Crispy snails 

In ancient Greece people said that when the snails start climbing up the stems of weeds, it’s time to harvest. Like in the Spring, when the wild vegetables (chorta) spurt out of the earth and the snails feast upon their young, juicy leaves. Sometimes those parties get out of hand and you’re left with a garden of bald stems or a pot where the young seedlings have disappeared.

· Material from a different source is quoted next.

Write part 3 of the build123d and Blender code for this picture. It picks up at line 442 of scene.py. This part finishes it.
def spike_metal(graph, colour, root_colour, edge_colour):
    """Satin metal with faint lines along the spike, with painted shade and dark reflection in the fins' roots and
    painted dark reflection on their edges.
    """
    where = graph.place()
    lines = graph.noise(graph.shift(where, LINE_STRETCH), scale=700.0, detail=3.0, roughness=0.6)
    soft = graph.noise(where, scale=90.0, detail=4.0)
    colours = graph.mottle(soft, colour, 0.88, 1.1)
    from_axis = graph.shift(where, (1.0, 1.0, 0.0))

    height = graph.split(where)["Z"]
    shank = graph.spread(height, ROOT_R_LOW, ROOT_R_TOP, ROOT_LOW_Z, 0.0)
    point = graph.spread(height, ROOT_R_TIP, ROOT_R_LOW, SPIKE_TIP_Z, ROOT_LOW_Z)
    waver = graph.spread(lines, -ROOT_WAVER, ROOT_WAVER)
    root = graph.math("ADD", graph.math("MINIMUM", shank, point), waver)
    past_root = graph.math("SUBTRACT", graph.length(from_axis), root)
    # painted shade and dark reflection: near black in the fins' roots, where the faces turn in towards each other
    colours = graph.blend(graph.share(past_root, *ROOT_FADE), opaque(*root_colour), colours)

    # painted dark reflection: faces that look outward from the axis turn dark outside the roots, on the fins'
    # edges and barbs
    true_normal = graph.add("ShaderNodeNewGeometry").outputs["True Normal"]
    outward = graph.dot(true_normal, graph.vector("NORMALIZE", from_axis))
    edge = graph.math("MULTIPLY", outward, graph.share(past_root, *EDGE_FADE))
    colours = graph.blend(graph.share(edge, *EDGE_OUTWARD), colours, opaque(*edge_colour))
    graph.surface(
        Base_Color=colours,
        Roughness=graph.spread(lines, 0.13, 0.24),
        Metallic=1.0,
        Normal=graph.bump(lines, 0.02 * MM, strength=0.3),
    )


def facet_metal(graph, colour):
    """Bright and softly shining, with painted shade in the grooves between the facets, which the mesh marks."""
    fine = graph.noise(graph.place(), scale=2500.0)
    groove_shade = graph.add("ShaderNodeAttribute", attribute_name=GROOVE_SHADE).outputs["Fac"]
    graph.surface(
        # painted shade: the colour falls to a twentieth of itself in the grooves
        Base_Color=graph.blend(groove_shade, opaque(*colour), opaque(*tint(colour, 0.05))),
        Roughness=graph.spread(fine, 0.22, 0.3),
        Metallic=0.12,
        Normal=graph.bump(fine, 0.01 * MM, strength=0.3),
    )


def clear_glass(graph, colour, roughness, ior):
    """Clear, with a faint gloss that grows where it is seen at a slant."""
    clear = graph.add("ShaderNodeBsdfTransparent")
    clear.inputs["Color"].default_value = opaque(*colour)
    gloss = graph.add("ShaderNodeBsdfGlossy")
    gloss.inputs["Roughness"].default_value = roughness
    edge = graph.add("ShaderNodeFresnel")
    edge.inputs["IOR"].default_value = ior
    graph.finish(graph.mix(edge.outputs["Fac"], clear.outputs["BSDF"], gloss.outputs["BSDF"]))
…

Snails do not hibernate, but ‘summernate’: for the dry months – they creep behind rocks and thick wood, in dark hollows and some species even burrow into the earth, hoping that they are safe from the sun. The well known antennas of the snails only re-emerge at the end of summer with the first serious rain falls; which has just happened on the island, halfway through October. But then harvest is well on its way. The waking up of the snails can also mean the end of picking fruit. There are Greeks who believe that the first rains encourage worms to enter the fruit. To shelter from the rain? I have no idea where this fear comes from, but no Greek will pick figs, blackberries or grapes after the clouds have gathered to wed the land for the first time after summer.

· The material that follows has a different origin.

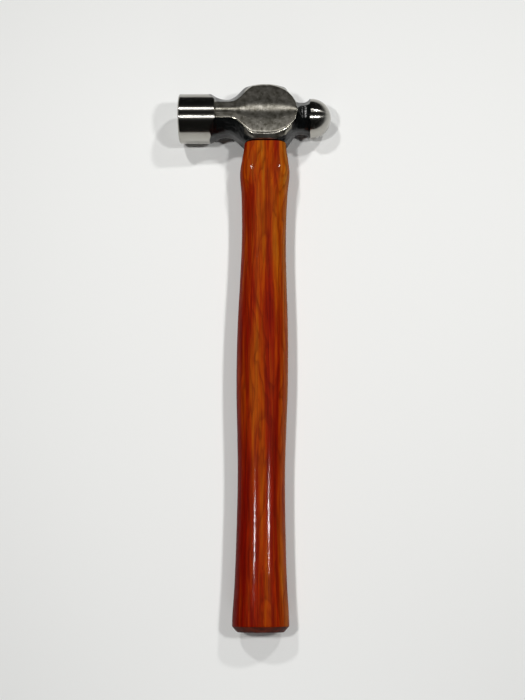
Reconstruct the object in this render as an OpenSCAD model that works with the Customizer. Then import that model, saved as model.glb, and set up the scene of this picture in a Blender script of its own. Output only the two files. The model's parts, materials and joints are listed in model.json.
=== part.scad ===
// Ball peen hammer, 16 oz class: a forged steel head on a turned hickory handle, held in the
// eye by one wooden wedge and two steel wedges. It lies on its side as it rests on a bench.
// The head and handle are laid out in the hammer's own axes: origin at the centre of the eye,
// +X towards the ball, -X towards the striking face, -Y down the handle and +Z out of the
// upper cheek. lying() then tips the whole hammer onto its three points of contact.

/* [Striking end] */
// Diameter of the striking face and of the turned poll
face_d = 31.75; // [28:0.05:35]
// Width and depth of the chamfer round the striking face
face_chamfer = 1.2; // [0.6:0.1:2]
// Distance from the striking face to the centre of the eye
poll_reach = 56.6; // [54:0.1:60]
// Length of the turned poll, up to the shoulder above the cheek
poll_len = 24.9; // [22:0.1:26.5]

/* [Ball end] */
// Diameter of the ball
ball_d = 25.5; // [24:0.05:26.5]
// Distance from the centre of the eye to the tip of the ball
ball_reach = 43; // [42.2:0.1:45]

/* [Forging] */
// Half-height of the neck behind the poll, along the handle
neck_half = 11.6; // [11:0.1:12.6]
// Half-height and half-depth of the neck behind the ball
ball_neck_half = 9.9; // [9.2:0.1:10.4]
// Half-depth of the head at the middle of the ground cheeks
cheek_half = 13.1; // [12.6:0.1:13.4]
// Fall of the cheek from its middle line to its edge
cheek_crown = 0.4; // [0:0.1:0.9]
// Radius of the cheek's round end, seen from the side
cheek_radius = 17.5; // [16.6:0.1:18.2]
// Half-height of the eye body, along the handle
eye_half = 19.6; // [18.5:0.1:20.5]
// Half-depth of the flat rim round the mouth of the eye
rim_half = 10.4; // [9.6:0.1:11]

/* [Eye] */
// Half-length of the eye at its waist
eye_waist_x = 11.8; // [11.2:0.1:12]
// Half-length of the eye at its mouths
eye_mouth_x = 12.6; // [12:0.1:12.8]
// Half-width of the eye at its waist
eye_waist_z = 7.1; // [6.6:0.1:7.3]
// Half-width of the eye at its mouths
eye_mouth_z = 7.8; // [7.3:0.1:8]

/* [Handle] */
// Distance from the centre of the eye to the butt of the handle
butt_reach = 322.3; // [320:0.1:340]
// Length of the chamfer round the butt, along the handle
butt_chamfer_len = 3.3; // [2:0.1:5]
// Depth of the chamfer round the butt, across the handle
butt_chamfer = 3; // [1:0.1:4]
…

When the autumn snails assault the weeds, it is their turn to be harvested. They have their own places where they gather their food, like in the hills of Eftalou, where obviously tasty species rummage around (their houses are decorated with wide stripes). The rain has barely stopped when the snail catchers appear, hastily looking under all the bushes and within the developing mud. It is the beginning of the massacre of the mollusks. In the night the snail shells crunch under shoes and in daytime the roads are paved with plenty of crushed snails (as thin as French crepes de Bretagne). After two days you begin to believe that no snail can be left alive, but on a beautiful morning I picked up one, then another, and another and I was amazed that within a quarter of an hour I had a bag half-full of wriggling snails. I gave the bag to the first wandering snail catcher I met that morning.

I have never managed to prepare them for dinner, because that requires a certain ritual: you incarcerate them for several days, feeding them with a little flower so that they cleanse their insides. Only then they are thrown into boiling water or on the fire, mostly still alive, although according to experts, because of their state of starvation, they are back into ‘summernate’ mode. I am not proud of myself: not daring to stand next to a pan full of screaming snails, yet once they are turned into a tasty dish, I love to eat them.

Snails only seem to be loved when they are served for dinner amidst other ingredients (like in a local recipe with quinces, tomato and onions). It is not well known that their slime has medicinal powers to heal skin and wounds: that is, according to Hippocrates. There are always snails crawling around and even in my house and recently I wondered if a snail were to creep over my scar – would it use its magic powers. But I don’t believe that I have the courage to endure such a ‘healing session’. Some people believe that a snail also has aphrodisiac gifts. But I bet that that is only for the cooked snails.

Eating snails also offers some small revenge for all the damage these mollusks have caused in my garden. Each year when the first raindrops fall from heaven at the end of summer, I seriously think about catching every snail from the garden, putting them on a flower diet in preparation for a festive dinner. But then I hesitate, because the popular species that roam around in Eftalou are quite different from the ones that make my garden unsafe. Even though those that inhabit my garden look like the real French escargots (which are prepared with garlic and parsley butter). So I drop the plan to catch them and in spring I watch with gritted teeth as the next wave of snails eat their way through my garden. No number of snail dinners can prevent that.